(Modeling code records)
● ● ● ● ● ● ●

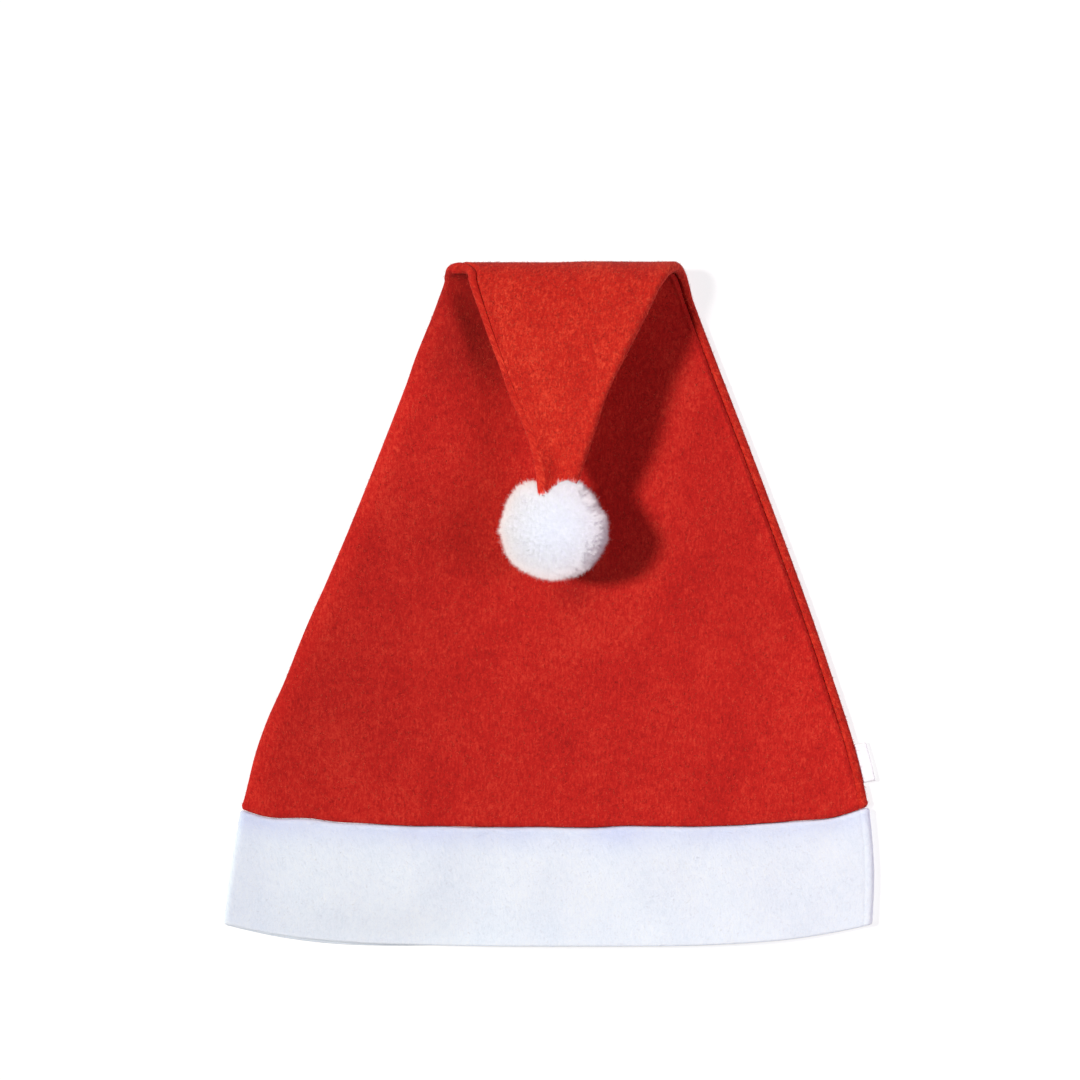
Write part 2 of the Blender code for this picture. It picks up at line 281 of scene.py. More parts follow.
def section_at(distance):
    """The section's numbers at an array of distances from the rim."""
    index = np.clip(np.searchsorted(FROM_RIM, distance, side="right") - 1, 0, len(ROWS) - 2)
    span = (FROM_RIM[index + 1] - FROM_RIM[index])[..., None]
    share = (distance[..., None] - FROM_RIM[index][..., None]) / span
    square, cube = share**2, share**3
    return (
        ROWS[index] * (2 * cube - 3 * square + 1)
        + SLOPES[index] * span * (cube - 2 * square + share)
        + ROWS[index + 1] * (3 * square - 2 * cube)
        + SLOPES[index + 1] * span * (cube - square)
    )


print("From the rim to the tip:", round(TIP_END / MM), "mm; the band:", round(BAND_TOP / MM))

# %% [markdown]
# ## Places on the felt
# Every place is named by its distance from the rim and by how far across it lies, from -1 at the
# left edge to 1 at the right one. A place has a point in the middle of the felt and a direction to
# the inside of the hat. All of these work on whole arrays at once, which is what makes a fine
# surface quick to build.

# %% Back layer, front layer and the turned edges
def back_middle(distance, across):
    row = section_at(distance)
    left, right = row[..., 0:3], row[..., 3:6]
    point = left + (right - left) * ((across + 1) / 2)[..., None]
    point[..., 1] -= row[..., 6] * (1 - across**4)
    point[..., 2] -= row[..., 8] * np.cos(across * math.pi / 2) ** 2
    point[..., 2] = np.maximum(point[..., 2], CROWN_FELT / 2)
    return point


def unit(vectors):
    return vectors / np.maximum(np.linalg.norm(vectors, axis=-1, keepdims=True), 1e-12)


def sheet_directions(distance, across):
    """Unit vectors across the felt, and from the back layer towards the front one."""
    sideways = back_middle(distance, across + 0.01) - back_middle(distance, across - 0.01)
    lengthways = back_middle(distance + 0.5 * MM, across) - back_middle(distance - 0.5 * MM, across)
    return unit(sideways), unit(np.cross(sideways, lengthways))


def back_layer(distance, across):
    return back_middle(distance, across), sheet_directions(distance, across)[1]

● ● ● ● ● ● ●

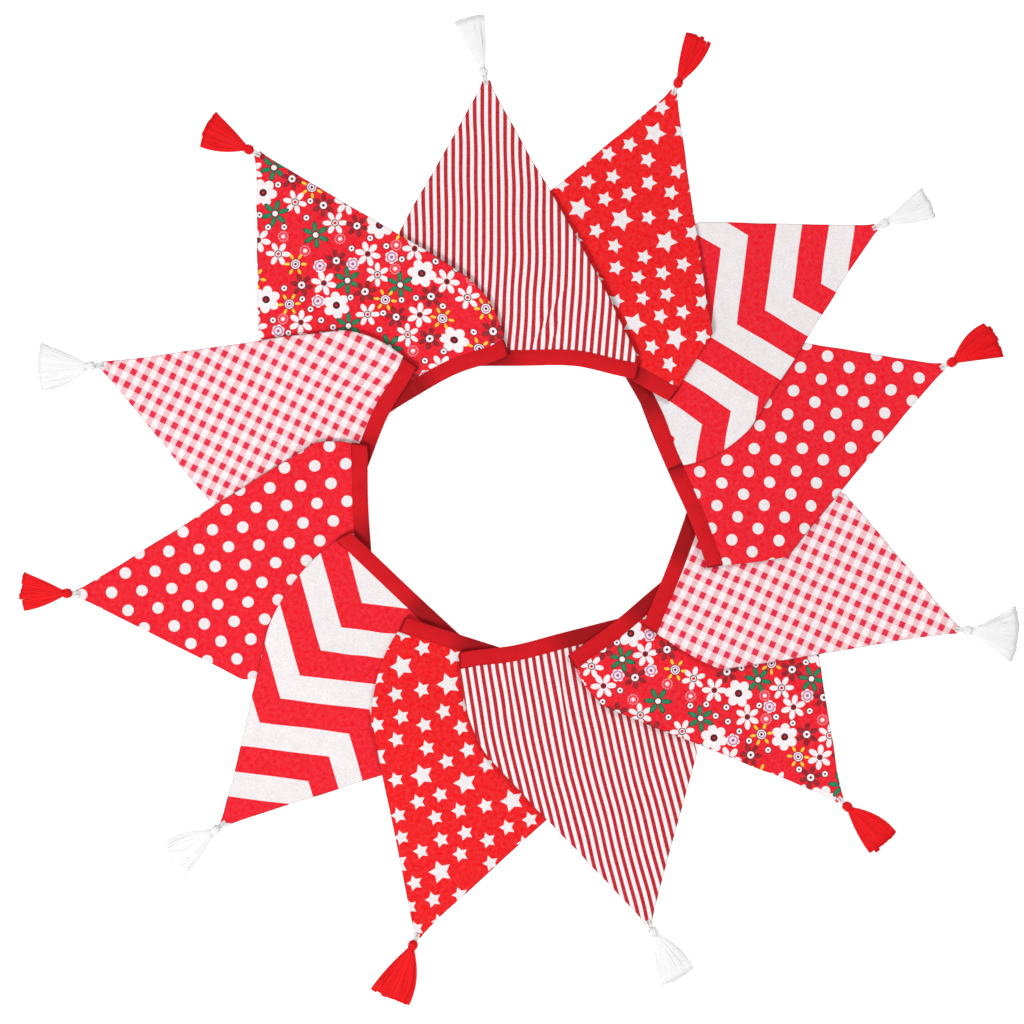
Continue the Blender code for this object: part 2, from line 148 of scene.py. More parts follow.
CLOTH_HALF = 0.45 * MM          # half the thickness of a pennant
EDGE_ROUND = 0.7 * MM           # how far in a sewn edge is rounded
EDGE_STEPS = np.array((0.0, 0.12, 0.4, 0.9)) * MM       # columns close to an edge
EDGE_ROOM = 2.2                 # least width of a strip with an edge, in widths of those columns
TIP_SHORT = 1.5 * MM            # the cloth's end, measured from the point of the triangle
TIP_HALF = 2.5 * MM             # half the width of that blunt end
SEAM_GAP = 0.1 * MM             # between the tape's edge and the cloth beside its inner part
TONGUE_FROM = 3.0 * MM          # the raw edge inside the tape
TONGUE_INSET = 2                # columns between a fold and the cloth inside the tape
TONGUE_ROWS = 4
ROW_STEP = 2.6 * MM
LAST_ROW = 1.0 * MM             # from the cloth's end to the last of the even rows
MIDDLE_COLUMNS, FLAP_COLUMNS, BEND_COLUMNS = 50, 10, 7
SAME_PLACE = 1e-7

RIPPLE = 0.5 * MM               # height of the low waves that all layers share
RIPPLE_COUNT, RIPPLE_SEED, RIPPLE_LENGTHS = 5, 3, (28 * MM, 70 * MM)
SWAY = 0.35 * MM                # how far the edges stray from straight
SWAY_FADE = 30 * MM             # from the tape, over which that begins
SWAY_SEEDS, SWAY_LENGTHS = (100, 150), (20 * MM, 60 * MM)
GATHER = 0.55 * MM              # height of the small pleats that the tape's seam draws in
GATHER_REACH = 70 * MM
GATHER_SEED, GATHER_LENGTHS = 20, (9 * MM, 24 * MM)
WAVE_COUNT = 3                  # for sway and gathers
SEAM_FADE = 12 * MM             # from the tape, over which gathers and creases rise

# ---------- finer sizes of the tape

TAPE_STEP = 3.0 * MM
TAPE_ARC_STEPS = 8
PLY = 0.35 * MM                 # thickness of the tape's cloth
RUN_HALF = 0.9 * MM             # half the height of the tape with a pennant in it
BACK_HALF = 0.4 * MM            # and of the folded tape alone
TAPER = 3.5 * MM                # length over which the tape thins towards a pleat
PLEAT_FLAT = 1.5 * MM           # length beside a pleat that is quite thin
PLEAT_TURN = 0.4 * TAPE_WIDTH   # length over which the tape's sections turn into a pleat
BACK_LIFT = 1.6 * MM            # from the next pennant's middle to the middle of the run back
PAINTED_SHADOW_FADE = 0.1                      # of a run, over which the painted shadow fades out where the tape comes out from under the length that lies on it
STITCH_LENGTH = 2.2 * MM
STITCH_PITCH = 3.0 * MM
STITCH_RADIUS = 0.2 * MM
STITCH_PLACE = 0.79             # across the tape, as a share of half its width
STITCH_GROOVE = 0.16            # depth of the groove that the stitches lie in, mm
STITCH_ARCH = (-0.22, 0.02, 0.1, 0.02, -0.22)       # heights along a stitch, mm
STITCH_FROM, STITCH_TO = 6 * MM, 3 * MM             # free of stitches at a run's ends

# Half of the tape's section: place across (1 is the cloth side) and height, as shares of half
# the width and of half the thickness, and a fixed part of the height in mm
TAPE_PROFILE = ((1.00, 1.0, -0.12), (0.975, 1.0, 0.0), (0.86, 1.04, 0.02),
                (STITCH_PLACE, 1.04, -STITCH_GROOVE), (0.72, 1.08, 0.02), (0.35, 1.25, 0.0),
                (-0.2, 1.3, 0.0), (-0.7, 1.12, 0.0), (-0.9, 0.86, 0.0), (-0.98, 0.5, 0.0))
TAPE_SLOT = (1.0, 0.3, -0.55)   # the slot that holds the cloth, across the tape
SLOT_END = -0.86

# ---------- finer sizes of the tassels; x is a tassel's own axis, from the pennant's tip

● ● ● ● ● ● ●

- **Exercise details**:
Find all the lines containing "this" in the material, then copy them.

- **Full response**:
Write part 2 of the Blender code for this picture. It picks up at line 281 of scene.py. More parts follow.
Continue the Blender code for this object: part 2, from line 148 of scene.py. More parts follow.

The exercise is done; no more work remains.